Given data —

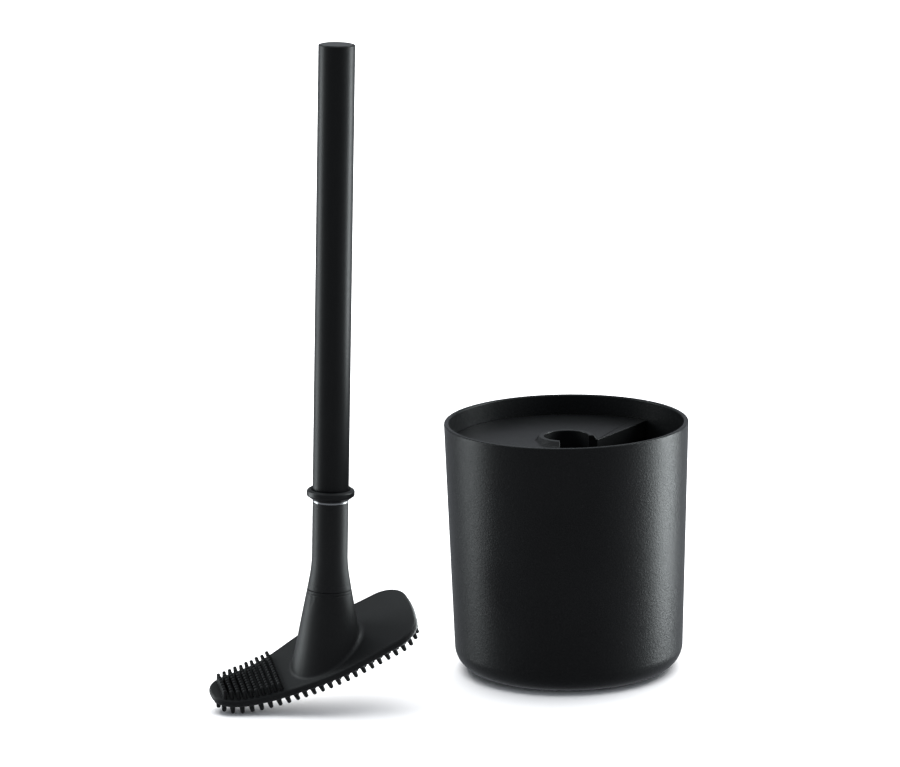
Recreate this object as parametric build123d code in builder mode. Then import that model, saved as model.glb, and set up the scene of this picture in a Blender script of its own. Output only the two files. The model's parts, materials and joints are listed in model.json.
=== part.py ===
"""Toilet brush and holder: a tapered cup, a lift-out rest plate and a silicone brush.

Millimetres, +Z up. The origin is the centre of the cup's underside, on the floor.
The brush stands beside the cup on its toe and leans a little; it is modelled in the
frame of its own shaft, and its head in the frame of the pad.
"""

from build123d import *
from math import asin, cos, degrees, radians, sin, tan
import os

os.makedirs("parts", exist_ok=True)

# ---------------------------------------------------------------- holder sizes
cup_height = 141.0
cup_top_radius = 68.0
cup_base_radius = 63.5
cup_wall = 2.7
cup_floor = 4.6
cup_base_round = 13.0
cup_inner_round = 10.0
rim_round = 0.9

foot_radius = 46.0          # anti-slip disc let into the cup's underside
foot_height = 2.0
foot_proud = 0.7            # how far the disc stands below the cup
foot_round = 0.4
foot_clearance = 0.15

# ------------------------------------------------------------ rest plate sizes
plate_recess = 11.0         # from the cup's rim down to the plate
plate_thickness = 2.4
plate_skirt_depth = 7.0     # below the plate
plate_skirt = 1.8
plate_gap = 0.35            # between the plate and the cup's wall, all round

collar_base_radius = 17.3
collar_top_radius = 15.0
collar_rise = 2.6
collar_bore_radius = 12.4
collar_guide_depth = 13.0   # below the plate's upper face
collar_guide_radius = 14.4

mouth_left = -4.0           # the cut-out's edge that runs towards the front rim
mouth_lug = -0.5            # the collar's other end
mouth_bearing = 57.0        # the cut-out's other edge, degrees from +X

seat_depth = 1.9            # ledges inside the cup that carry the plate
seat_height = 7.0
seat_arc = 12.0
seat_bearings = (72.0, 138.0, 204.0, 262.0)

# ---------------------------------------------------------------- brush sizes
brush_place = (-132.9, -70.0, 32.4)   # where the shaft's axis meets the pad
shaft_lean = 2.07                     # degrees, top towards +X

neck_radius = 9.8
neck_top = 82.4             # along the shaft, from the pad's upper face
neck_waist = 53.0           # the neck starts to flare below this
seam = 33.8                 # where the silicone meets the neck
seam_radius = 12.1
seam_slope = 0.18           # the cone widens by this much for each unit down
core_radius = 8.6           # the neck goes on inside the silicone at this radius

ring_height = 1.0
ring_radius = 9.75

flange_radius = 13.1
flange_under = 3.0          # height of the tapered underside
flange_band = 2.8
flange_height = 8.2
flange_round = 1.1
flange_shoulder = 0.3       # the flange's seat is this much wider than the tube
spigot_length = 24.0

tube_radius = 9.88
tube_wall = 1.0
tube_end = 331.7            # along the shaft
tube_edge_round = 0.45
fit_clearance = 0.05        # pressed and glued fits inside one body

cap_proud = 0.3
cap_lip_clearance = 0.1
cap_depth = 12.0
cap_wall = 1.6
cap_skin = 2.2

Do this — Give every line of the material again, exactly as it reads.

Exercise result —
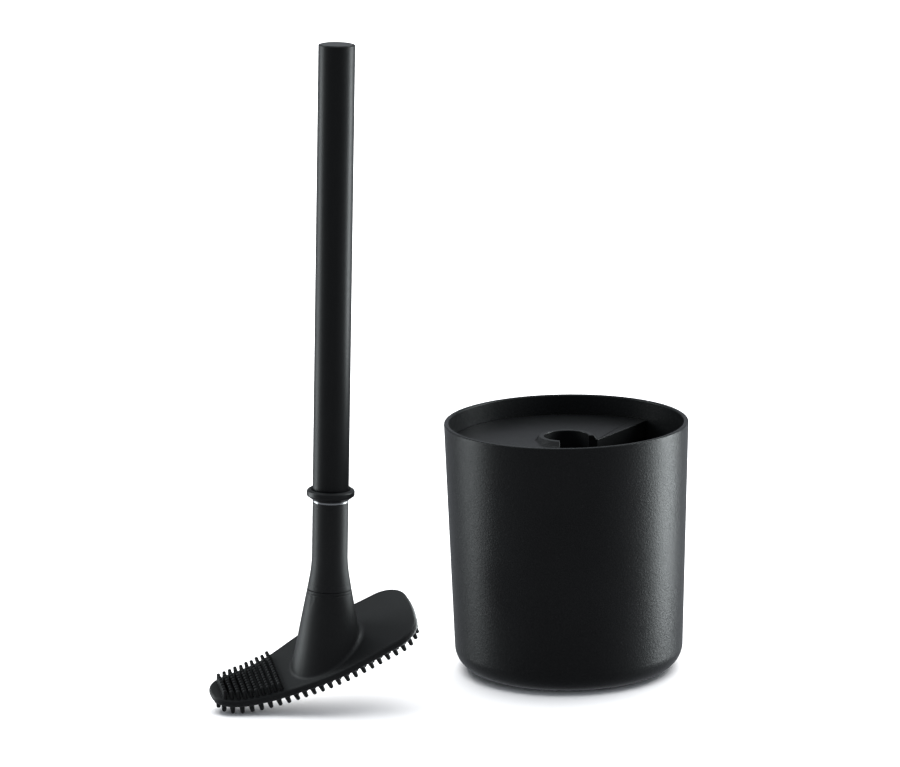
Recreate this object as parametric build123d code in builder mode. Then import that model, saved as model.glb, and set up the scene of this picture in a Blender script of its own. Output only the two files. The model's parts, materials and joints are listed in model.json.
=== part.py ===
"""Toilet brush and holder: a tapered cup, a lift-out rest plate and a silicone brush.

Millimetres, +Z up. The origin is the centre of the cup's underside, on the floor.
The brush stands beside the cup on its toe and leans a little; it is modelled in the
frame of its own shaft, and its head in the frame of the pad.
"""

from build123d import *
from math import asin, cos, degrees, radians, sin, tan
import os

os.makedirs("parts", exist_ok=True)

# ---------------------------------------------------------------- holder sizes
cup_height = 141.0
cup_top_radius = 68.0
cup_base_radius = 63.5
cup_wall = 2.7
cup_floor = 4.6
cup_base_round = 13.0
cup_inner_round = 10.0
rim_round = 0.9

foot_radius = 46.0          # anti-slip disc let into the cup's underside
foot_height = 2.0
foot_proud = 0.7            # how far the disc stands below the cup
foot_round = 0.4
foot_clearance = 0.15

# ------------------------------------------------------------ rest plate sizes
plate_recess = 11.0         # from the cup's rim down to the plate
plate_thickness = 2.4
plate_skirt_depth = 7.0     # below the plate
plate_skirt = 1.8
plate_gap = 0.35            # between the plate and the cup's wall, all round

collar_base_radius = 17.3
collar_top_radius = 15.0
collar_rise = 2.6
collar_bore_radius = 12.4
collar_guide_depth = 13.0   # below the plate's upper face
collar_guide_radius = 14.4

mouth_left = -4.0           # the cut-out's edge that runs towards the front rim
mouth_lug = -0.5            # the collar's other end
mouth_bearing = 57.0        # the cut-out's other edge, degrees from +X

seat_depth = 1.9            # ledges inside the cup that carry the plate
seat_height = 7.0
seat_arc = 12.0
seat_bearings = (72.0, 138.0, 204.0, 262.0)

# ---------------------------------------------------------------- brush sizes
brush_place = (-132.9, -70.0, 32.4)   # where the shaft's axis meets the pad
shaft_lean = 2.07                     # degrees, top towards +X

neck_radius = 9.8
neck_top = 82.4             # along the shaft, from the pad's upper face
neck_waist = 53.0           # the neck starts to flare below this
seam = 33.8                 # where the silicone meets the neck
seam_radius = 12.1
seam_slope = 0.18           # the cone widens by this much for each unit down
core_radius = 8.6           # the neck goes on inside the silicone at this radius

ring_height = 1.0
ring_radius = 9.75

flange_radius = 13.1
flange_under = 3.0          # height of the tapered underside
flange_band = 2.8
flange_height = 8.2
flange_round = 1.1
flange_shoulder = 0.3       # the flange's seat is this much wider than the tube
spigot_length = 24.0

tube_radius = 9.88
tube_wall = 1.0
tube_end = 331.7            # along the shaft
tube_edge_round = 0.45
fit_clearance = 0.05        # pressed and glued fits inside one body

cap_proud = 0.3
cap_lip_clearance = 0.1
cap_depth = 12.0
cap_wall = 1.6
cap_skin = 2.2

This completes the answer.